We ran a detailed series of safety and alignment evaluations on Claude Haiku 4.5. The model showed low rates of concerning behaviors, and was substantially more aligned than its predecessor, Claude Haiku 3.5. In our automated alignment assessment, Claude Haiku 4.5 also showed a statistically significantly lower overall rate of misaligned behaviors than both Claude Sonnet 4.5 and Claude Opus 4.1—making Claude Haiku 4.5, by this metric, our safest model yet.

Our safety testing also showed that Claude Haiku 4.5 poses only limited risks in terms of the production of chemical, biological, radiological, and nuclear (CBRN) weapons. For that reason, we’ve released it under the AI Safety Level 2 (ASL-2) standard—compared to the more restrictive ASL-3 for Sonnet 4.5 and Opus 4.1. You can read the full reasoning behind the model’s ASL-2 classification, as well as details on all our other safety tests, in the Claude Haiku 4.5 system card.

Further information

Claude Haiku 4.5 is available now on Claude Code and our apps. Its efficiency means you can accomplish more within your usage limits while maintaining premium model performance.

Developers can use Claude Haiku 4.5 on our API, Amazon Bedrock, and Google Cloud’s Vertex AI, where it serves as a drop-in replacement for both Haiku 3.5 and Sonnet 4 at our most economical price point.

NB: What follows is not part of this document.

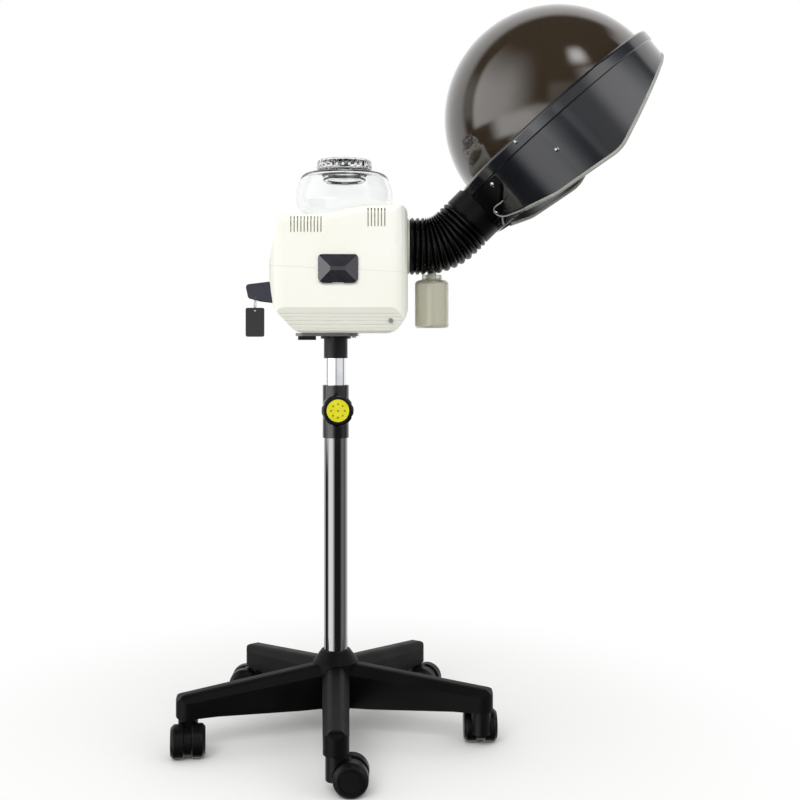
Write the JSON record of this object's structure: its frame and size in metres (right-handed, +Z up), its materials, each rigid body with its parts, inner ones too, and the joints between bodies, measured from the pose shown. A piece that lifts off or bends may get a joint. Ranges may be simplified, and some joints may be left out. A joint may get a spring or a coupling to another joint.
{
  "type": "hair steamer",
  "caption": "Wheeled salon hair steamer: castor star base, telescopic column, steam housing with glass water jar, ribbed steam hose and tilting domed hood.",
  "frame": {"origin": "on the floor, on the axis of the column", "axes": "+Z up, +X towards the hood, -Y towards the side that shows in the picture"},
  "size_m": [0.7617, 0.4846, 1.1584],
  "materials": {
    "star_plastic": "satin",
    "castor_plastic": "satin",
    "column_paint": "gloss",
    "tube_chrome": "polished",
    "fixing_steel": "bright",
    "bush_plastic": "smooth",
    "pad_rubber": "matt",
    "knob_plastic": "gloss",
    "disc_yellow": "gloss",
    "socket_plastic": "satin",
    "plate_paint": "satin",
    "case_cream": "gloss",
    "catch_plastic": "gloss",
    "tag_plastic": "gloss",
    "gland_rubber": "matt",
    "panel_plastic": "satin",
    "dial_plastic": "gloss",
    "rocker_plastic": "gloss",
    "lamp_red": "gloss",
    "boiler_steel": "drawn",
    "element_sheath": "oxidised",
    "feed_silicone": "matt",
    "jar_glass": "clear",
    "outlet_plastic": "gloss",
    "bottle_plastic": "translucent",
    "hose_rubber": "satin",
    "saddle_plastic": "satin",
    "skirt_plastic": "gloss",
    "dome_smoked": "gloss",
    "bead_trim": "gloss",
    "diffuser_plastic": "satin"
  },
  "bodies": {
    "stand": {"star_base": "star_plastic", "column_bolt": "fixing_steel", "outer_tube": "column_paint", "guide_bush": "bush_plastic", "clamp_sleeve": "column_paint"},
    "brake": {"brake_pad": "pad_rubber"},
    "knob": {"clamp_stud": "fixing_steel", "clamp_knob": "knob_plastic", "knob_disc": "disc_yellow"},
    "mast": {"inner_tube": "tube_chrome"},
    "head": {"tube_socket": "socket_plastic", "base_plate": "plate_paint", "lower_shell": "case_cream", "upper_shell": "case_cream", "shell_screws": "fixing_steel", "handle": "socket_plastic", "cord_gland": "gland_rubber", "control_panel": "panel_plastic", "pilot_lamp": "lamp_red", "boiler_tank": "boiler_steel", "boiler_lid": "boiler_steel", "heating_element": "element_sheath", "feed_tube": "feed_silicone", "steam_pipe": "boiler_steel", "outlet_adaptor": "outlet_plastic", "lower_arm": "fixing_steel", "arm_pin": "fixing_steel", "steam_hose": "hose_rubber"},
    "catch_near": {"side_catch_near": "catch_plastic"},
    "catch_far": {"side_catch_far": "catch_plastic"},
    "ring": {"tag_ring": "fixing_steel"},
    "tag": {"tag": "tag_plastic"},
    "timer": {"timer_knob": "dial_plastic"},
    "rocker": {"power_rocker": "rocker_plastic"},
    "jar": {"water_jar": "jar_glass"},
    "lid": {"jar_lid": "jar_glass", "lid_seals": "gland_rubber"},
    "bottle": {"drip_bottle": "bottle_plastic"},
    "hood": {"upper_arm": "fixing_steel", "hood_saddle": "saddle_plastic", "hood_skirt": "skirt_plastic", "hood_dome": "dome_smoked", "edge_bead": "bead_trim", "hood_screws": "fixing_steel", "steam_diffuser": "diffuser_plastic"},
    "castor_1": {"castor_1_frame": "castor_plastic"},
    "castor_1_a": {"castor_1_wheel_a": "castor_plastic"},
    "castor_1_b": {"castor_1_wheel_b": "castor_plastic"},
    "castor_2": {"castor_2_frame": "castor_plastic"},
    "castor_2_a": {"castor_2_wheel_a": "castor_plastic"},
    "castor_2_b": {"castor_2_wheel_b": "castor_plastic"},
    "castor_3": {"castor_3_frame": "castor_plastic"},
    "castor_3_a": {"castor_3_wheel_a": "castor_plastic"},
    "castor_3_b": {"castor_3_wheel_b": "castor_plastic"},
    "castor_4": {"castor_4_frame": "castor_plastic"},
    "castor_4_a": {"castor_4_wheel_a": "castor_plastic"},
    "castor_4_b": {"castor_4_wheel_b": "castor_plastic"},
    "castor_5": {"castor_5_frame": "castor_plastic"},
    "castor_5_a": {"castor_5_wheel_a": "castor_plastic"},
    "castor_5_b": {"castor_5_wheel_b": "castor_plastic"}
  },
  "joints": [
    {"name": "brake_slide", "type": "slide", "parent": "stand", "child": "brake", "axis": [0.1219, -0.9925, 0], "range_m": [0, 0.0023]},
    {"name": "knob_turn", "type": "hinge", "parent": "brake", "child": "knob", "pos_m": [0, 0, 0.518], "axis": [0.1219, -0.9925, 0], "range_deg": [0, 540]},
    {"name": "column_lift", "type": "slide", "parent": "stand", "child": "mast", "axis": [0, 0, 1], "range_m": [-0.04, 0.3]},
    {"name": "head_swivel", "type": "hinge", "parent": "mast", "child": "head", "pos_m": [0, 0, 0.615], "axis": [0, 0, 1], "range_deg": [-180, 180]},
    {"name": "hood_tilt", "type": "hinge", "parent": "head", "child": "hood", "pos_m": [0.172, 0, 0.778], "axis": [0, 1, 0], "range_deg": [-10, 38], "deforming": ["steam_hose"]},
    {"name": "catch_near_flip", "type": "hinge", "parent": "head", "child": "catch_near", "pos_m": [0.009, -0.0845, 0.758], "axis": [-1, 0, 0], "range_deg": [0, 20], "stiffness_Nm_per_rad": 0.05, "springref_deg": -17.19},
    {"name": "catch_far_flip", "type": "hinge", "parent": "head", "child": "catch_far", "pos_m": [0.009, 0.0845, 0.758], "axis": [1, 0, 0], "range_deg": [0, 20], "stiffness_Nm_per_rad": 0.05, "springref_deg": -17.19},
    {"name": "ring_swing", "type": "hinge", "parent": "head", "child": "ring", "pos_m": [-0.1218, -0.057, 0.694], "axis": [0, 1, 0], "range_deg": [-15, 15]},
    {"name": "tag_swing", "type": "hinge", "parent": "ring", "child": "tag", "pos_m": [-0.1218, -0.057, 0.674], "axis": [0, 1, 0], "range_deg": [-15, 15]},
    {"name": "timer_turn", "type": "hinge", "parent": "head", "child": "timer", "pos_m": [-0.0898, -0.03, 0.783], "axis": [0.9719, 0, -0.2353], "range_deg": [0, 270]},
    {"name": "power_press", "type": "hinge", "parent": "head", "child": "rocker", "pos_m": [-0.07425, 0.02, 0.77924], "axis": [0, 1, 0], "range_deg": [0, 16]},
    {"name": "jar_lift", "type": "slide", "parent": "head", "child": "jar", "axis": [0, 0, 1], "range_m": [0, 0.12]},
    {"name": "lid_lift", "type": "slide", "parent": "jar", "child": "lid", "axis": [0, 0, 1], "range_m": [0, 0.06]},
    {"name": "bottle_pull", "type": "slide", "parent": "head", "child": "bottle", "axis": [0, 0, -1], "range_m": [0, 0.06]},
    {"name": "castor_1_swivel", "type": "hinge", "parent": "stand", "child": "castor_1", "pos_m": [0.01441, -0.23556, 0.06], "axis": [0, 0, 1], "continuous": true},
    {"name": "castor_1_roll_a", "type": "hinge", "parent": "castor_1", "child": "castor_1_a", "pos_m": [0.03541, -0.23556, 0.025], "axis": [0, 1, 0], "continuous": true},
    {"name": "castor_1_roll_b", "type": "hinge", "parent": "castor_1", "child": "castor_1_b", "pos_m": [0.03541, -0.23556, 0.025], "axis": [0, 1, 0], "continuous": true},
    {"name": "castor_2_swivel", "type": "hinge", "parent": "stand", "child": "castor_2", "pos_m": [0.22848, -0.05909, 0.06], "axis": [0, 0, 1], "continuous": true},
    {"name": "castor_2_roll_a", "type": "hinge", "parent": "castor_2", "child": "castor_2_a", "pos_m": [0.22848, -0.03809, 0.025], "axis": [-1, 0, 0], "continuous": true},
    {"name": "castor_2_roll_b", "type": "hinge", "parent": "castor_2", "child": "castor_2_b", "pos_m": [0.22848, -0.03809, 0.025], "axis": [-1, 0, 0], "continuous": true},
    {"name": "castor_3_swivel", "type": "hinge", "parent": "stand", "child": "castor_3", "pos_m": [0.1268, 0.19904, 0.06], "axis": [0, 0, 1], "continuous": true},
    {"name": "castor_3_roll_a", "type": "hinge", "parent": "castor_3", "child": "castor_3_a", "pos_m": [0.14654, 0.19186, 0.025], "axis": [0.342, 0.9397, 0], "continuous": true},
    {"name": "castor_3_roll_b", "type": "hinge", "parent": "castor_3", "child": "castor_3_b", "pos_m": [0.14654, 0.19186, 0.025], "axis": [0.342, 0.9397, 0], "continuous": true},
    {"name": "castor_4_swivel", "type": "hinge", "parent": "stand", "child": "castor_4", "pos_m": [-0.15011, 0.1821, 0.06], "axis": [0, 0, 1], "continuous": true},
    {"name": "castor_4_roll_a", "type": "hinge", "parent": "castor_4", "child": "castor_4_a", "pos_m": [-0.17111, 0.1821, 0.025], "axis": [0, -1, 0], "continuous": true},
    {"name": "castor_4_roll_b", "type": "hinge", "parent": "castor_4", "child": "castor_4_b", "pos_m": [-0.17111, 0.1821, 0.025], "axis": [0, -1, 0], "continuous": true},
    {"name": "castor_5_swivel", "type": "hinge", "parent": "stand", "child": "castor_5", "pos_m": [-0.21958, -0.08649, 0.06], "axis": [0, 0, 1], "continuous": true},
    {"name": "castor_5_roll_a", "type": "hinge", "parent": "castor_5", "child": "castor_5_a", "pos_m": [-0.21593, -0.10718, 0.025], "axis": [0.9848, 0.1736, 0], "continuous": true},
    {"name": "castor_5_roll_b", "type": "hinge", "parent": "castor_5", "child": "castor_5_b", "pos_m": [-0.21593, -0.10718, 0.025], "axis": [0.9848, 0.1736, 0], "continuous": true}
  ],
  "couplings": [
    {"joint": "brake_slide", "follows": "knob_turn", "m_per_rad": 0.00023873}
  ]
}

For complete technical details and evaluation results, see our system card, model page, and documentation.

Methodology

  • SWE-bench Verified: All Claude results were reported using a simple scaffold with two tools—bash and file editing via string replacements. We report 73.3%, which was averaged over 50 trials, no test-time compute, 128K thinking budget, and default sampling parameters (temperature, top_p) on the full 500-problem SWE-bench Verified dataset.
    • The score reported uses a minor prompt addition: "You should use tools as much as possible, ideally more than 100 times. You should also implement your own tests first before attempting the problem."
  • Terminal-Bench: All scores reported use the default agent framework (Terminus 2), with XML parser, averaging 11 runs (6 without thinking (40.21% score), 5 with 32K thinking budget (41.75% score)) with n-attempts=1.
  • τ2-bench: Scores were achieved averaging over 10 runs using extended thinking (128k thinking budget) and default sampling parameters (temperature, top_p) with tool use and a prompt addendum to the Airline and Telecom Agent Policy instructing Claude to better target its known failure modes when using the vanilla prompt. A prompt addendum was also added to the Telecom User prompt to avoid failure modes from the user ending the interaction incorrectly.
  • AIME: Haiku 4.5 score reported as the average over 10 independent runs that each calculate pass@1 over 16 trials with default sampling parameters (temperature, top_p) and 128K thinking budget.
  • OSWorld: All scores reported use the official OSWorld-Verified framework with 100 max steps, averaged across 4 runs with 128K total thinking budget and 2K thinking budget per-step configured.
  • MMMLU: All scores reported are the average of 10 runs over 14 non-English languages with a 128K thinking budget.
  • All other scores were averaged over 10 runs with default sampling parameters (temperature, top_p) and 128K thinking budget.

All OpenAI scores reported from their GPT-5 post, GPT-5 for developers post, GPT-5 system card (SWE-bench Verified reported using n=500), and Terminal Bench leaderboard (using Terminus 2). All Gemini scores reported from their model web page, and Terminal Bench leaderboard (using Terminus 1).